Wanted: Female Date Tree To Save 2,000-Year-Old Species
Dr. Elaine Solowey planting a rather younger Methuselah in the ground, 2007. Photo by Dan Keinan
Methuselah, the Judean date palm grown from a 2,000-year old seed, has turned out to be male, and there’s fresh hope he could sire a revival of his extinct species – he’s potent.
Now ten years old, the tree is over ten feet tall, with offshoots and flowers, and its pollen works, says Sarah Sallon, MD, director of the Hadassah organization’s Louis L. Borick Natural Medicine Research Center.
Sallon who initiated the Germination of Ancient Seed Program as part of her long term Middle Eastern Medicinal Plant project, works with neighbors – Palestinians and Jordanians – to develop and conserve the medicinal plants in this area. “Plants have no borders,” Sallon points out, and she believes there could be great potential in their medicinal properties.
Methuselah was born of a date seed found during the 1960s excavation of Masada by Prof Yigal Yadin. Sallon obtained it by asking the late archaeologist Prof Ehud Netzer for seeds. “He thought I was mad but he agreed,” Sallon said.
After being examined, photographed and weighed, the seed was taken to Dr Elaine Solowey, a lecturer at The Arava Institute for Environmental Studies at Kibbutz Ketura in southern Israel.

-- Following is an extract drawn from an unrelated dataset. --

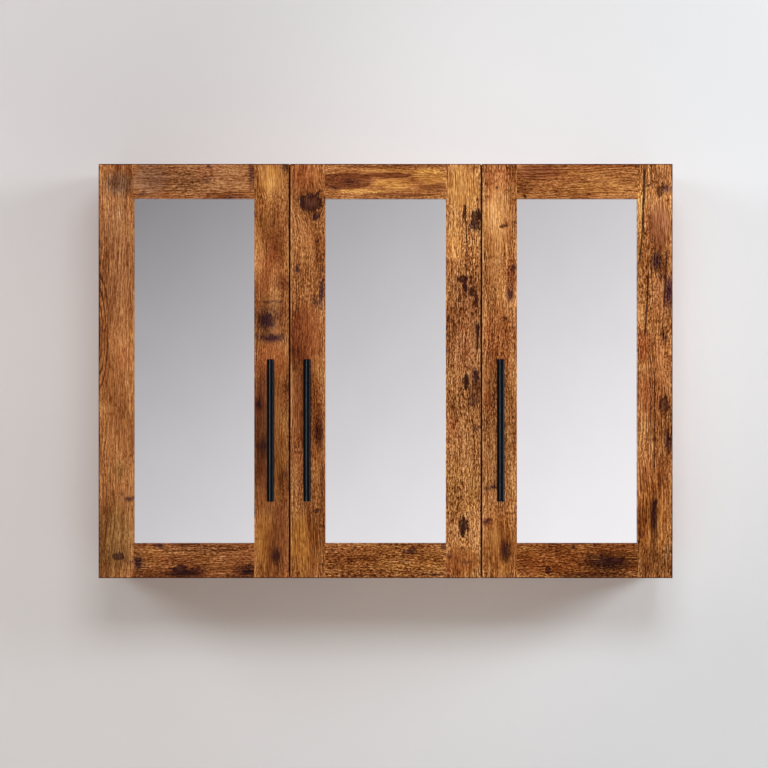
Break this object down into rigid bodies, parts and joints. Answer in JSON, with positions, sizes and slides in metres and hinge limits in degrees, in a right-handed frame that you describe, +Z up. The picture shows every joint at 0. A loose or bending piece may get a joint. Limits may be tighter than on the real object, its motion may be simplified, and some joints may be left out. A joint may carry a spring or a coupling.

“They gave it to me because I was the only one crazy enough to give it a try,” Solowey says. “I had to think very hard how I could sprout them, because you only get one chance. But unlike the other seeds I got, which were very degraded and which were susceptible to drying up, the date seeds were perfect, they didn’t have wormholes.”
For Methuselah to revive the species, a female of the same species is needed. Other date seeds have been found in around the same area as his seed, but they haven’t yet been completely analyzed.
Meanwhile, at least, Methuselah produced pollen for the first time last year, proving his gender.
The wild Judean date palm is considered extinct. Ancient Israel once had magnificent, cultivated plantations of dates, which were highly popular in Rome – and reportedly a particular favorite of the Emperor Augustus. However in the years following the Jewish Wars and the destruction of Jerusalem in 70 AD, the Jews went into exile and in the following centuries, agricultural continuity, which is essential for date palm cultivation, was gradually lost, Sallon explains.
The few remaining in the wild were not cultivated and by the end of the Crusader era, the great date plantations were pretty much gone.
Israel’s date palm population today consists of modern, cultivated species particularly Majoul palms imported in the 1960s from California, which had in turn obtained them from Morocco (with which Israel did not have relations at the time), Sallon says. “We wanted to grow what grew here 2,000 years ago so I called our Methuselah, who was around at the time, ‘the Judean date.’”
Sallon holds hope that the true ancient date may have medicinal properties as the ancients believed, going by pharmacopoeias (medieval encyclopedias that chronicle traditional healing practices). “We actually use the traditional use of plants as a guide what to test them for,” she explains.
Today’s dates are rich in minerals, vitamins and fiber and are said to be good for constipation. Sallon speculates however that the Judean date may have more medicinal qualities, based on their descriptions in ancient medical texts.
Although funding challenges are holding up definitive testing of other ancient seeds, Sallon hopes to continue the research soon. If the team manages to produce a female date plant of the same species from a seed proven to be as old as Methuselah, then it could be pollinated by a male and perhaps reproduce the date trees that once grew in the Jordan River Valley.
For some years, Methuselah was considered to be the oldest seed to have been germinated. In 2012, however Russian scientists reportedly grew a 32,000-year-old seed buried in Siberia that had apparently been buried by an ice-age squirrel.
It is perhaps ironic that today’s Israeli dates hail from Morocco via the United States. For ancient Israel, the date palm was a symbol of prosperity and historic connection to the land of Israel and its image was imprinted on ancient coins. Today it appears on the modern Israeli 10-shekel coin and who knows? One day Methusaleh’s offspring could be growing again as the date once did, in the stony deserts of Israel.